We see M98 at a pretty low angle, so it appears nearly edge-on to us; spiral galaxies are pretty flat, and can have wildly different appearances depending on our viewing angle. Still, the spiral pattern is obvious enough, and you can see bright blue regions where stars are being born; those trace the arms. There is also lots of patchy dust along the arms; molecules of silica and aluminum as well as complex carbon-based molecules that are more like soot than anything else.
I like the central region of the galaxy; it’s bright but from this angle is cut in half by a dust lane, distorting the apparent shape of the usually elliptical hub.
All in all, it’s quite lovely, and that shot by the New Technology Telescope really shows it off.
But in that way it’s like a zillion other spirals. So what makes this one special?
Unlike nearly every single other galaxy in the Universe, this one isn’t moving away from us. It’s moving toward us.
There’s no danger of a collision! At its speed of 150 km/sec, it would take a hundred billion years to get here, so don’t wait up. Also, it’s probably not heading directly at us, because it’s part of the Virgo Cluster, a grouping of about thousand galaxies bound by their own gravity. It’s the closest true cluster to us, and our own small Local Group of a couple dozen galaxies is like a small town near a bigger one. M98 is part of the Virgo Cluster, so it’s in orbit around the cluster center. We’re way outside the cluster, so it can’t hit us.
Here’s the fun bit. The Universe, as you may know, is expanding. One way to think of it is that space itself is getting bigger, and as it does galaxies are swept along with it. Galaxies aren’t really moving away from each other, they’re just floating along with the local flow.

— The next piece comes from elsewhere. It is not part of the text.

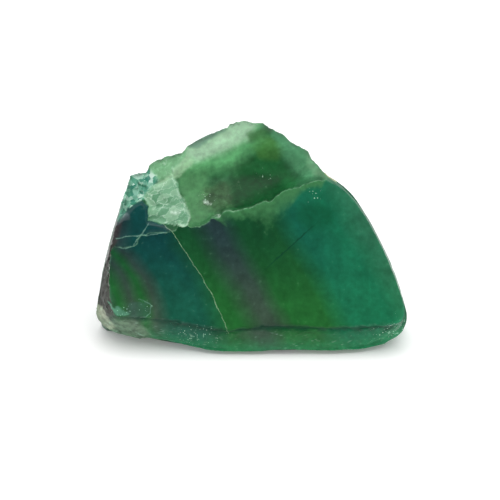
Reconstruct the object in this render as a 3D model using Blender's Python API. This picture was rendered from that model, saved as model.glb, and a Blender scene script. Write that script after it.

But in many ways it’s like they really are moving away. One way is that their light is redshifted; the wavelength of the light they emit is stretched (it’s very similar to the Doppler effect that makes a motorcycle go EEEEEEeoowwwwwww as it passes you, changing the pitch of the noise). Practically every galaxy in the Universe shows this redshift, and in fact that’s how all this was discovered in the first place. The farther away a galaxy is, the more it’s light is shifted.
But not every galaxy shows it. Close by galaxies have much lower redshifts, and if the galaxy itself is moving rapidly through space (and not just with it), that local velocity will get added to or subtracted from the recession velocity.

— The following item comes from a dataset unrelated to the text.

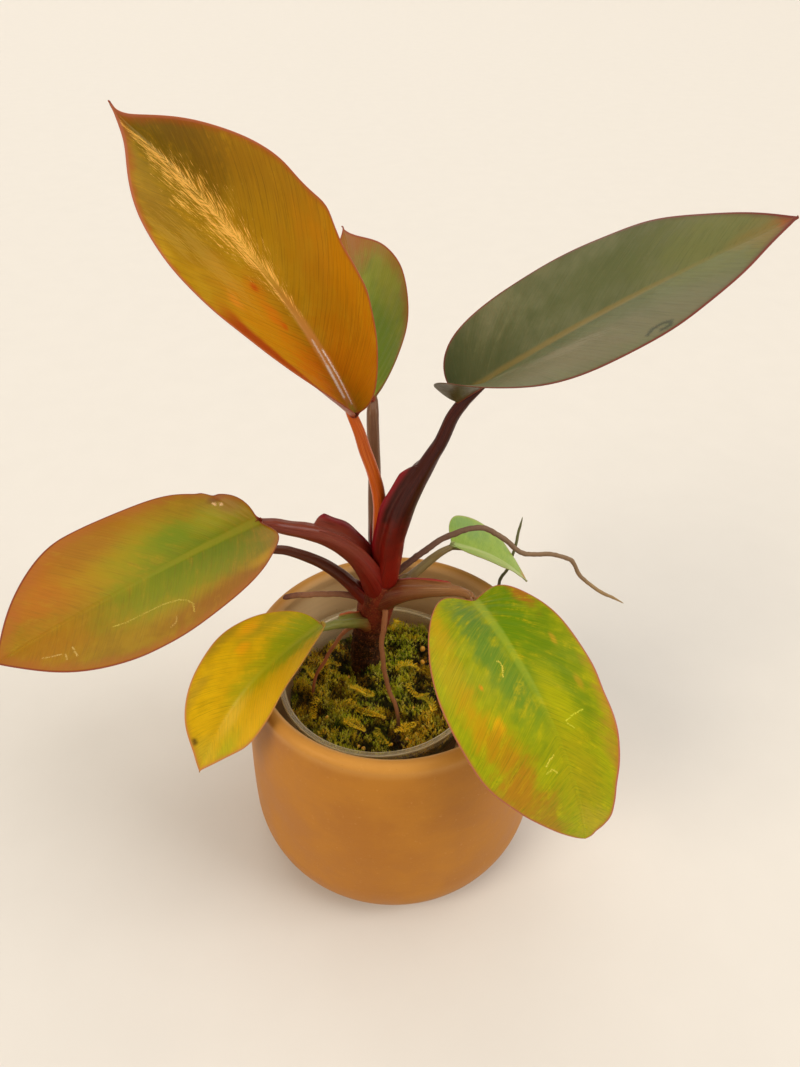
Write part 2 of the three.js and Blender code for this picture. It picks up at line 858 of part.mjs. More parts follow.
// A petiole ends at its blade; near the stem it gives way to the stem and to the petioles set before it.
const petioles = {};
for (const [name, petiole] of Object.entries(PETIOLES)) {
  const tipRadius = petiole.line.at(-1)[3] * PETIOLE_TAPER;
  const whole = { ...petiole, line: [...petiole.line, [...LEAVES[name].start, tipRadius]] };
  const body = solid(stalkGeometry(whole, petioleShape));
  petioles[name] = cut(body, [...cutters, bladeSeat(LEAVES[name])]);
  cutters.push(solid(stalkGeometry(whole, grown(petioleShape))));
}

const roots = {};
for (const [name, line] of Object.entries(ROOTS)) {
  roots[name] = cut(solid(stalkGeometry({ line }, rootShape(line))), cutters);
  cutters.push(solid(stalkGeometry({ line }, grown(rootShape(line)))));
}

addPiece("cover_pot", coverPot(), 0xb08a5c, 0.65);
addPiece("nursery_pot", fromSolid(nurseryPot()), 0xc8ccc8, 0.2, { transparent: true, opacity: 0.35 });
addPiece("potting_mix", fromSolid(cut(solid(pottingMix()), cutters)), 0x3a2a1c, 0.95);
addPiece("moss_carpet", fromSolid(cut(solid(mossCarpet()), cutters)), 0x5c5a1c, 0.9);
addPiece("stem", fromSolid(stem), 0x4e2a1a, 0.6);
for (const [name, body] of Object.entries(petioles)) {
  addPiece("petiole_" + name, fromSolid(body), PETIOLES[name].colour, 0.45);
}
for (const [name, body] of Object.entries(blades)) {
  addPiece("blade_" + name, fromSolid(body), LEAVES[name].colour, 0.4);
}
for (const [name, body] of Object.entries(roots)) {
  addPiece(name, fromSolid(body), 0x6e4630, 0.8);
}

export default plant;
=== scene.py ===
"""Potted Red Congo philodendron: a young plant in a clear nursery pot inside a round ceramic cover pot.

Sizes are millimetres unless a name says otherwise: +Z up, +X to the viewer's right, +Y away from the
viewer, with the origin in the middle of the cover pot's foot. Meshes are turned to metres when made.
"""

import bpy
import numpy as np
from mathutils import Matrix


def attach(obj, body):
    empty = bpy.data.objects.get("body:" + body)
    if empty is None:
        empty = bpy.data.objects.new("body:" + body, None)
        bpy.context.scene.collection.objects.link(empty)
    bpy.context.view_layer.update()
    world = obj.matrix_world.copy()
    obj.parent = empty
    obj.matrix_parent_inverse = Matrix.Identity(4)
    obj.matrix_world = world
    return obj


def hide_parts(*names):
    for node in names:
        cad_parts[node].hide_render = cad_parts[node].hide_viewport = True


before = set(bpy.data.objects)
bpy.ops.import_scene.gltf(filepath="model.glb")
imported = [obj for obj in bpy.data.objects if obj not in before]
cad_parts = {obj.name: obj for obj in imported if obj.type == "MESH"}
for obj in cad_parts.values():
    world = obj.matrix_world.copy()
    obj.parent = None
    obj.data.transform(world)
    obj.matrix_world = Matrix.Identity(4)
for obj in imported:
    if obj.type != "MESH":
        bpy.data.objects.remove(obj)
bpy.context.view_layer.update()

# Cover pot: stoneware turned on the wheel and dipped in a matt sand-coloured glaze, 120 mm high.
# The foot is flat, the widest place is low down, and the side leans in to a thick rolled lip.

MM = 0.001
COVER_FOOT_RADIUS = 50
COVER_BELLY = (74, 30)  # radius and height of the widest place
COVER_RIM_RADIUS = 66
COVER_LIP_RADIUS = 3.5
COVER_LIP_HEIGHT = 116.5
COVER_WALL = 5
COVER_FLOOR = 6
COVER_SIDES = 144


def bezier(start, pull_out, pull_in, end, count):
    """Curve through count points: (1-t)^3 start + 3(1-t)^2 t pull_out + 3(1-t)t^2 pull_in + t^3 end."""
    t = np.linspace(0, 1, count)[:, None]
    points = [np.array(p, float) for p in (start, pull_out, pull_in, end)]
    weights = [(1 - t) ** 3, 3 * (1 - t) ** 2 * t, 3 * (1 - t) * t**2, t**3]
    return sum(w * p for w, p in zip(weights, points))


def turned(profile, sides, centre=(0, 0)):
    """A profile of (radius, height) carried round the upright axis: (r cos a, r sin a, z)."""
    a = np.linspace(0, 2 * np.pi, sides, endpoint=False)
    r, z = profile[:, :1], profile[:, 1:]
    return np.stack([centre[0] + r * np.cos(a), centre[1] + r * np.sin(a), z + 0 * a], -1)


def ring_faces(rows, columns):
    """Quads between neighbouring rings of a grid whose rows close on themselves."""
    here = np.arange(columns)
    after = np.roll(here, -1)
    row = np.arange(rows - 1)[:, None] * columns
    corners = [row + here, row + after, row + columns + after, row + columns + here]
    return np.stack(corners, -1).reshape(-1, 4)


def closed_faces(rows, columns):
    """The quads of a grid of rings, and two fans that join its ends to two poles kept after its points."""
    here = np.arange(columns)
    after = np.roll(here, -1)
    last = (rows - 1) * columns
    pole = np.full(columns, rows * columns)
    fans = [[after, here, pole], [last + here, last + after, pole + 1]]
    return [ring_faces(rows, columns), *(np.stack(fan, -1) for fan in fans)]


def make_mesh(name, points, faces, marks=None):
    """A smooth-shaded object from points in millimetres; marks are three numbers kept at each point."""
    mesh = bpy.data.meshes.new(name)
    mesh.from_pydata((points * MM).tolist(), [], faces)
    mesh.update()
    mesh.shade_smooth()
    for key, values in (marks or {}).items():
        mark = mesh.attributes.new(key, "FLOAT_VECTOR", "POINT")
        mark.data.foreach_set("vector", np.ascontiguousarray(values, np.float32).ravel())
    piece = bpy.data.objects.new(name, mesh)
    bpy.context.scene.collection.objects.link(piece)
    return piece


def skin(name, rings, marks=None):
    """A closed piece from a grid of rings: each end ring is fanned to the mean of its own points."""

    def with_poles(grid):
        return np.vstack([grid.reshape(-1, 3), grid[[0, -1]].mean(1)])

    faces = [face for part in closed_faces(*rings.shape[:2]) for face in part.tolist()]
    kept = {key: with_poles(grid) for key, grid in (marks or {}).items()}
    return make_mesh(name, with_poles(rings), faces, kept)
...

One example of this is the monstrous Andromeda galaxy, which is headed toward us at high speed. We actually will collide with it, though not for quite some time (like, 4 billion years). But it shows a distinct blueshift in its light; it’s moving around faster than space is expanding.
M98 is doing the same thing. That surprised me when I saw it in a catalog; it’s far enough away that the Universal expansion should make it recede from us at about 1,000 km/sec.
But then I saw it was in the Virgo Cluster, and I understood. The massive gravity of all those galaxies means they orbit the center at a decent clip, so some galaxies are redshifted more than average as they head away from us, in the part of their orbit taking them to the other side of the cluster. Some have lower velocities because they’re headed toward us in their orbits.
But M98 is still unusual because it can completely overcome the recession of the cluster, and actually be physically headed toward us. That’s almost certainly because it’s recently interacted with another galaxy in the cluster; when galaxies pass each other one can be flung away at high speed, something like a slingshot effect. M98 may very well have done this, and that’s why it’s blueshifted, not redshifted.
As you look to more distant clusters this gets rare or nonexistent, because at that distance the cosmic expansion dominates, and it doesn’t matter how fast the galaxy is moving: It can’t overcome that recession. All galaxies past a certain distance are redshifted, which is yet another reason (among many, many others) that we know the Universe actually is expanding.
That’s pretty cool. I like surprises when I’m reading up on lovely astronomical objects; that means I’ve learned something. M98 is headed toward us, a rare blueshifted galaxy. Huh. That just adds to its beauty and intrigue to me.
It’s a really beautiful Universe, and it’s also a really interesting one. I’d say that’s its best quality.